With XetHub, users can run the same flows and commands they already use for code (e.g., commits, pull requests, history, and audits) with repositories of up to 1 TB. Our Git-backed protocol allows easy integration with existing workflows, with no need to reformat files or adopt heavyweight data ecosystems, and also allows for incremental difference tracking on compatible data types.

6 DVC

a.k.a. Data science Version control

DVC looks like it gets us data sharing as a side effect. Versions code with data assets in some external data store like S3 or whatever, which means they are shareable if you set the permissions right. Read more at DVC/data versioning.

7 Dat

dat, tracks updates to your datasets and shares the updates in a distributed fashion. I would use this for sharing predictably updated research, because I wished to have the flexibility of updating my data, at the cost of keeping the software running. But if I publish to zenodo, all my typos and errors are immortalised for all time so I might be too afraid to ever get around to publishing it. Read more at Dat/data versioning.

8 Orbitdb

Not sure yet. TBC.

9 Qu

Qu publishes any old data from a mongodb store. Mongodb needs more effort to set up than I am usually prepared to tolerate, and isn’t great for dense binary blobs, which is my stock in trade, so I won’t explore that further.

10 Incoming

Google’s open data set protocol, which they call their “Dataset Publishing Language”, is a standard for medium-size datasets with EZ visualisations.
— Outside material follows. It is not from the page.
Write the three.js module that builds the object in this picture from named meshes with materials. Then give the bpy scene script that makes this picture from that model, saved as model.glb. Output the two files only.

  • Open Science Framework seems to strive to be github-for-preserving-data-assets. TODO.

  • rOpensci provides a number of open data set importers that work seamlessly. They are a noble target for your own data publishing efforts.

  • Dan Hopkins and Brendan Nyhan on How to make scientific research more trustworthy.

  • CKAN “is a powerful data management system that makes data accessible — by providing tools to streamline publishing, sharing, finding and using data. CKAN is aimed at data publishers (national and regional governments, companies and organizations) wanting to make their data open and available.”

    • Seems to have a data table library called recline.